SUPPLIED INFORMATION:

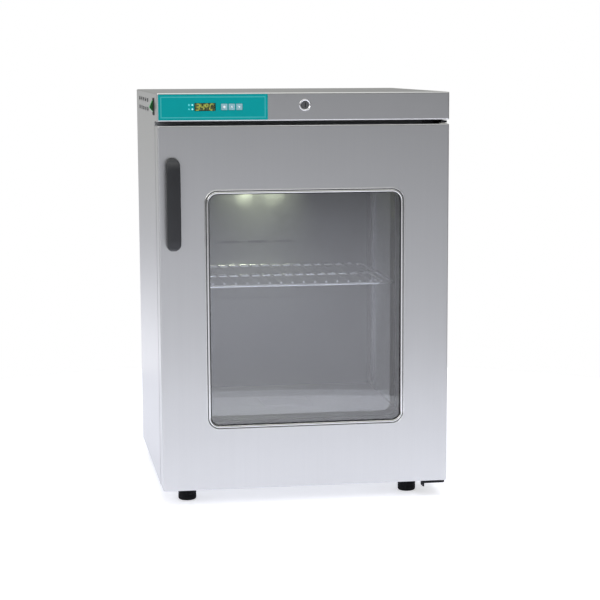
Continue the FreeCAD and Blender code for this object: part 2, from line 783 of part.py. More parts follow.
def lock_keeper():
    """Steel plate under the top of the door, slotted for the cam."""
    z1 = door_top_z - outer_sheet - fit_gap
    plate = block(-keeper_left, keeper_right, cam_y - keeper_margin, cam_y + lock_cam_thickness + keeper_margin,
                  z1 - keeper_thickness, z1)
    return plate.cut(cam_slot(door_top_z, 2 * (keeper_thickness + outer_sheet)))


# ---------------------------------------------------------------- power switch
def switch_housing():
    """Bezel and box of the switch, hollow for the rocker."""
    bezel = rounded_block(left_x - switch_bezel_thickness, left_x,
                          switch_y - switch_bezel_width / 2, switch_y + switch_bezel_width / 2,
                          switch_z - switch_bezel_height / 2, switch_z + switch_bezel_height / 2, X_AXIS, 2)
    box = switch_box(left_x, left_x + switch_body_depth, 0)
    half_y, half_z = rocker_width / 2 + key_gap, rocker_half_height + rocker_end_gap
    hollow = block(left_x - 5, left_x + switch_body_depth - 3, switch_y - half_y, switch_y + half_y,
                   switch_z - half_z, switch_z + half_z)
    return join(bezel, box).cut(hollow)


def power_rocker():
    """Ridged rocker on its cross axle, resting with its lower half pressed in."""
    face_x, ridge_x = left_x - 1.5, left_x - rocker_proud
    y0 = switch_y - rocker_width / 2
    outline = Part.makePolygon([
        V(rocker_axis_x, y0, switch_z - rocker_half_height), V(face_x, y0, switch_z - rocker_half_height),
        V(ridge_x, y0, switch_z - rocker_ridge / 2), V(ridge_x, y0, switch_z + rocker_ridge / 2),
        V(face_x, y0, switch_z + rocker_half_height), V(rocker_axis_x, y0, switch_z + rocker_half_height),
        V(rocker_axis_x, y0, switch_z - rocker_half_height)])
    cap = Part.Face(outline).extrude(Y_AXIS * rocker_width)
    drum = rod(V(rocker_axis_x, y0, switch_z), Y_AXIS, rocker_width, rocker_drum_diameter)
    rocker = join(cap, drum)
    rocker.rotate(V(rocker_axis_x, 0, switch_z), Y_AXIS, -rocker_tilt)
    return rocker


# ---------------------------------------------------------------- mains inlet
def mains_inlet():
    x, z = inlet_place()
    flange = upright_plate(x, z, inlet_flange_width, inlet_flange_height, 3, back_y, back_y + inlet_flange)
    y0, y1 = back_y - inlet_body_depth, back_y + inlet_flange
    body = upright_plate(x, z, inlet_body_width, inlet_body_height, 2, y0, back_y + 0.5)
    socket = upright_plate(x, z, inlet_socket_width, inlet_socket_height, 2, y1 - inlet_socket_depth, y1 + 1)
    holes = group(pin_blank(dx, dz, fit_gap) for dx, dz in inlet_pin_offsets())
    return join(flange, body).cut([socket, holes])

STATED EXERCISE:
Can you reproduce all the material exactly?

ANSWER BELOW:
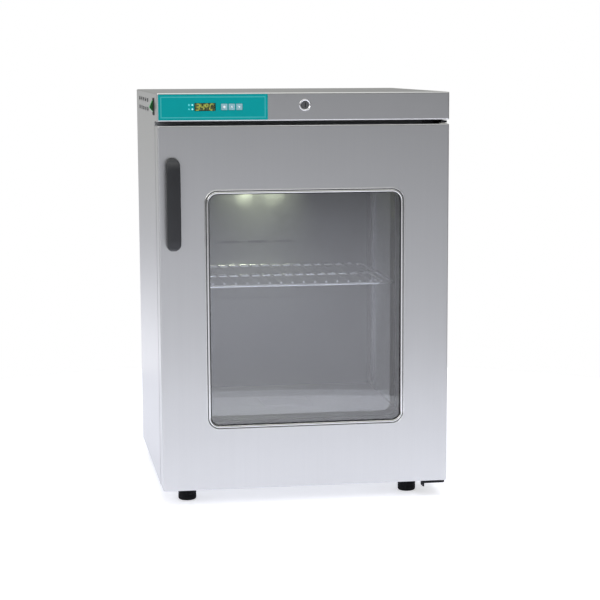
Continue the FreeCAD and Blender code for this object: part 2, from line 783 of part.py. More parts follow.
def lock_keeper():
    """Steel plate under the top of the door, slotted for the cam."""
    z1 = door_top_z - outer_sheet - fit_gap
    plate = block(-keeper_left, keeper_right, cam_y - keeper_margin, cam_y + lock_cam_thickness + keeper_margin,
                  z1 - keeper_thickness, z1)
    return plate.cut(cam_slot(door_top_z, 2 * (keeper_thickness + outer_sheet)))


# ---------------------------------------------------------------- power switch
def switch_housing():
    """Bezel and box of the switch, hollow for the rocker."""
    bezel = rounded_block(left_x - switch_bezel_thickness, left_x,
                          switch_y - switch_bezel_width / 2, switch_y + switch_bezel_width / 2,
                          switch_z - switch_bezel_height / 2, switch_z + switch_bezel_height / 2, X_AXIS, 2)
    box = switch_box(left_x, left_x + switch_body_depth, 0)
    half_y, half_z = rocker_width / 2 + key_gap, rocker_half_height + rocker_end_gap
    hollow = block(left_x - 5, left_x + switch_body_depth - 3, switch_y - half_y, switch_y + half_y,
                   switch_z - half_z, switch_z + half_z)
    return join(bezel, box).cut(hollow)


def power_rocker():
    """Ridged rocker on its cross axle, resting with its lower half pressed in."""
    face_x, ridge_x = left_x - 1.5, left_x - rocker_proud
    y0 = switch_y - rocker_width / 2
    outline = Part.makePolygon([
        V(rocker_axis_x, y0, switch_z - rocker_half_height), V(face_x, y0, switch_z - rocker_half_height),
        V(ridge_x, y0, switch_z - rocker_ridge / 2), V(ridge_x, y0, switch_z + rocker_ridge / 2),
        V(face_x, y0, switch_z + rocker_half_height), V(rocker_axis_x, y0, switch_z + rocker_half_height),
        V(rocker_axis_x, y0, switch_z - rocker_half_height)])
    cap = Part.Face(outline).extrude(Y_AXIS * rocker_width)
    drum = rod(V(rocker_axis_x, y0, switch_z), Y_AXIS, rocker_width, rocker_drum_diameter)
    rocker = join(cap, drum)
    rocker.rotate(V(rocker_axis_x, 0, switch_z), Y_AXIS, -rocker_tilt)
    return rocker


# ---------------------------------------------------------------- mains inlet
def mains_inlet():
    x, z = inlet_place()
    flange = upright_plate(x, z, inlet_flange_width, inlet_flange_height, 3, back_y, back_y + inlet_flange)
    y0, y1 = back_y - inlet_body_depth, back_y + inlet_flange
    body = upright_plate(x, z, inlet_body_width, inlet_body_height, 2, y0, back_y + 0.5)
    socket = upright_plate(x, z, inlet_socket_width, inlet_socket_height, 2, y1 - inlet_socket_depth, y1 + 1)
    holes = group(pin_blank(dx, dz, fit_gap) for dx, dz in inlet_pin_offsets())
    return join(flange, body).cut([socket, holes])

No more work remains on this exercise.